---------- RAW DATA
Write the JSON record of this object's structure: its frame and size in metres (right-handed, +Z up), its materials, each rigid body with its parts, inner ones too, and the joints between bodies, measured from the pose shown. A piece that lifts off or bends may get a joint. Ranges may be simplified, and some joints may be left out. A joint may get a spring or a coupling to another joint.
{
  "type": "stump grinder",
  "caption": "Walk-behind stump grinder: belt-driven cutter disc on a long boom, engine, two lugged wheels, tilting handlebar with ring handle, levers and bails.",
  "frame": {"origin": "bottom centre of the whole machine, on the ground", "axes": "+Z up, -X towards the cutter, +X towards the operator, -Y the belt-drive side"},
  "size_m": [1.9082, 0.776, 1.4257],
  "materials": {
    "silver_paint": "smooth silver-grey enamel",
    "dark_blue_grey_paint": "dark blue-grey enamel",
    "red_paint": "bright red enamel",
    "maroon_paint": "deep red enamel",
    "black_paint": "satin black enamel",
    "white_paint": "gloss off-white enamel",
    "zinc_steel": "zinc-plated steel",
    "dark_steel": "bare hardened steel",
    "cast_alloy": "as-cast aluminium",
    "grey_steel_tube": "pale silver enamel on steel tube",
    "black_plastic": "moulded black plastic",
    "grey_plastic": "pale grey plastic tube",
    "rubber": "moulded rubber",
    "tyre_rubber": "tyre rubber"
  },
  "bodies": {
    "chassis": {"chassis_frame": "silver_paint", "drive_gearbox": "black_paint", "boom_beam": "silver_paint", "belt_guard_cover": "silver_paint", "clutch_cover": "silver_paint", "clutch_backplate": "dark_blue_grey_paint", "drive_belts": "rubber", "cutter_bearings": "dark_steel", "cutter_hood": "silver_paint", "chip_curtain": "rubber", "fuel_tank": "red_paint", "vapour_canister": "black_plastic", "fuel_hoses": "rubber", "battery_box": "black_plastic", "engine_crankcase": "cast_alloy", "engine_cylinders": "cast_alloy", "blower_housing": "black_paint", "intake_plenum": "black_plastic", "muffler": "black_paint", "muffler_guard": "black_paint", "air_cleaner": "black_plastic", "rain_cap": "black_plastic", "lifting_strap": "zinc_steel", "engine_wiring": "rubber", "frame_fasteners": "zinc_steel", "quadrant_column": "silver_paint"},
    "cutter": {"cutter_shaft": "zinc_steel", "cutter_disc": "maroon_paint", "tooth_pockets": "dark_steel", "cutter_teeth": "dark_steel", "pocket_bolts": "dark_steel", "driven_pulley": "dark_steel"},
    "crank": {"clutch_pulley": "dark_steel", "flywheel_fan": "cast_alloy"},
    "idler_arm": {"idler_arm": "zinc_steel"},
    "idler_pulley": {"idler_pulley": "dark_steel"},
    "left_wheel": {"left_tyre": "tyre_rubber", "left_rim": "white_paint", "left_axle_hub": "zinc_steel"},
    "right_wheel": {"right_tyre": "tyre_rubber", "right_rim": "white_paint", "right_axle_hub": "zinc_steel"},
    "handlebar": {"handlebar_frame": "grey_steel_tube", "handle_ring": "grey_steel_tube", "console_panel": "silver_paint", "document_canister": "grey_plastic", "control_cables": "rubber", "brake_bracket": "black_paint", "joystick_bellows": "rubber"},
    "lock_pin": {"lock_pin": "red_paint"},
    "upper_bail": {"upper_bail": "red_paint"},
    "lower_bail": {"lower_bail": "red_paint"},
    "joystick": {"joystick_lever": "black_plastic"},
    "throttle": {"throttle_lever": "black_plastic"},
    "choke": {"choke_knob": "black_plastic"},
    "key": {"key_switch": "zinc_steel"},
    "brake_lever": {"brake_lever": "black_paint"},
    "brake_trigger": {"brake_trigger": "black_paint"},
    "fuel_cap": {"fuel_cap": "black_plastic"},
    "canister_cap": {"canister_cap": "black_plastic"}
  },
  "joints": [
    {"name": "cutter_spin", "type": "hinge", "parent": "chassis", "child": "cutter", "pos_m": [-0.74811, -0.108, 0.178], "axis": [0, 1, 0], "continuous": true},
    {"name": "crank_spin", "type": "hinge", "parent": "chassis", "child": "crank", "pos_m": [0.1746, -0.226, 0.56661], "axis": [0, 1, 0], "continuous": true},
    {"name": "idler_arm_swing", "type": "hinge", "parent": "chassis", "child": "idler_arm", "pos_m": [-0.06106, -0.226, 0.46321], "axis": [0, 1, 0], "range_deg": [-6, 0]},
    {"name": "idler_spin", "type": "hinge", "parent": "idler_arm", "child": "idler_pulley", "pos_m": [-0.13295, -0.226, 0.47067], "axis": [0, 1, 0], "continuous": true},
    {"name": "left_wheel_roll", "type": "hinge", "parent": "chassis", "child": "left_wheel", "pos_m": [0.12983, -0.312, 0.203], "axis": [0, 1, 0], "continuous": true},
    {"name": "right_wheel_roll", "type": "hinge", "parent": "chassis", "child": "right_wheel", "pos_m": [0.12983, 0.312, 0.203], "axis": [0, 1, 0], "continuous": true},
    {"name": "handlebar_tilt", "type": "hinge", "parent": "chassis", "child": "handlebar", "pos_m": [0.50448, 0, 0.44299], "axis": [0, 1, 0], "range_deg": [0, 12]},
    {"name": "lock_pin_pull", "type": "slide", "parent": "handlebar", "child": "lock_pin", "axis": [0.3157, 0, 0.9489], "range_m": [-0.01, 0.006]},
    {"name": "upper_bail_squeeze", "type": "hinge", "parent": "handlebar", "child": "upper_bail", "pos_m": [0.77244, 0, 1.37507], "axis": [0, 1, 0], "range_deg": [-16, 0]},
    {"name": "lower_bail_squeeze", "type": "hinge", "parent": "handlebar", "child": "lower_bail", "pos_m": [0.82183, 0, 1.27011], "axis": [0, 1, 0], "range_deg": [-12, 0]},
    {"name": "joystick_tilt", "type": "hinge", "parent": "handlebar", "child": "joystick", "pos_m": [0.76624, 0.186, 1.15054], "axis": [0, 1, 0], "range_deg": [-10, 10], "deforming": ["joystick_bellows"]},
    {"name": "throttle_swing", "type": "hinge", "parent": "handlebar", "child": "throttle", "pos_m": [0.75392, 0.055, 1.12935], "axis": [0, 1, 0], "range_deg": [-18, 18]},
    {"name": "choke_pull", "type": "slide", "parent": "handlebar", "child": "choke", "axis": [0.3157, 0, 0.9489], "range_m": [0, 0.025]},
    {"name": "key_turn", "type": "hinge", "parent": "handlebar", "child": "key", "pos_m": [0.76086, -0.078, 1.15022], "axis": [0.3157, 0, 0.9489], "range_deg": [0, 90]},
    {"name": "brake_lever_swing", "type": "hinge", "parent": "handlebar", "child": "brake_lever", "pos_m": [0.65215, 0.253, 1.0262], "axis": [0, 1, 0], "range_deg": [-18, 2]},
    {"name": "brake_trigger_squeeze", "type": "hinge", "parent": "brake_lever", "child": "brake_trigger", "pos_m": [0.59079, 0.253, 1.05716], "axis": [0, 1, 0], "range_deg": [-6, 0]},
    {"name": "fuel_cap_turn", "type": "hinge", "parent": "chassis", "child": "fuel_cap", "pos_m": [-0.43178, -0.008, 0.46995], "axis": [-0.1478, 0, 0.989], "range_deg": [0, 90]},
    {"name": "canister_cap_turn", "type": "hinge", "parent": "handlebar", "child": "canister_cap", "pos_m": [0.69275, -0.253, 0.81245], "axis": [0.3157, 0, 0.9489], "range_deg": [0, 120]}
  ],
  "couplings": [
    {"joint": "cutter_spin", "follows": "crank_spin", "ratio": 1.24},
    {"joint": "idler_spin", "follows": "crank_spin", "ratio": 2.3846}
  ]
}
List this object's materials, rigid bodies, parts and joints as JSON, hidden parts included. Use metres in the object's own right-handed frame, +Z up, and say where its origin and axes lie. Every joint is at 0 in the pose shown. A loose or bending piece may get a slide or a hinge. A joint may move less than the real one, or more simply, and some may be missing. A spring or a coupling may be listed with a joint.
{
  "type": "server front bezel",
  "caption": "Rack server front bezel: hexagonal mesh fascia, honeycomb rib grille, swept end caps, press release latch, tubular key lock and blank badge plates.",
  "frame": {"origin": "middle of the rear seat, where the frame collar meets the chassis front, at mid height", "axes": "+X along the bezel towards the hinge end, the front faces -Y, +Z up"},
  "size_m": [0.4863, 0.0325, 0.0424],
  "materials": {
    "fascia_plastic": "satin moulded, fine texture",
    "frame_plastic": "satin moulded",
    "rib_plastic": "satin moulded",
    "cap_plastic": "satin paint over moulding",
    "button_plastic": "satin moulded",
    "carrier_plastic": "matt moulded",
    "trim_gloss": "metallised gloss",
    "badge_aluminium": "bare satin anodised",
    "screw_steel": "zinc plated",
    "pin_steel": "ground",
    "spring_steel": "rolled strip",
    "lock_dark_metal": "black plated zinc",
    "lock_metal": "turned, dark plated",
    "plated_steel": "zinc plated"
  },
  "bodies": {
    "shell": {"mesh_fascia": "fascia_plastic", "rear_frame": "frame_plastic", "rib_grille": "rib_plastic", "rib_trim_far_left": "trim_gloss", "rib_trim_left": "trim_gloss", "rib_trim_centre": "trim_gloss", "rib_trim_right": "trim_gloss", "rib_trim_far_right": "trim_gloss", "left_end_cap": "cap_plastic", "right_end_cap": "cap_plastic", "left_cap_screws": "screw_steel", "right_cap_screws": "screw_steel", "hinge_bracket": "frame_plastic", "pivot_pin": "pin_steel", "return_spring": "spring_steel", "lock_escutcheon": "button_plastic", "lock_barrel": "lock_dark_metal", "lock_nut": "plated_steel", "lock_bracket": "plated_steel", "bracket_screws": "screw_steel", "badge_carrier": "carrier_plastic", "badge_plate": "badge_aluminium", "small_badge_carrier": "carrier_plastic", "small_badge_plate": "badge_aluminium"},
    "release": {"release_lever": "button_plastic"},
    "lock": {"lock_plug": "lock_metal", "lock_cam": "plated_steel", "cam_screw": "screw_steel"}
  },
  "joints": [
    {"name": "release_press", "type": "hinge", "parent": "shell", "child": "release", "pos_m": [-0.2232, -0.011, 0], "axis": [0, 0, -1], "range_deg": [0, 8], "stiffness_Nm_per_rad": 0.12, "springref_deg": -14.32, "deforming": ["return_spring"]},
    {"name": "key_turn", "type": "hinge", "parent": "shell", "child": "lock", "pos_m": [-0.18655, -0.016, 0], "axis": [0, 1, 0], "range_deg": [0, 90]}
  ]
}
--------------------
#### EXERCISE DIRECTIONS:
Of the lines in the data, how many hold the string "pose"? State the number, nothing else.

#### COMPLETE RESPONSE:
2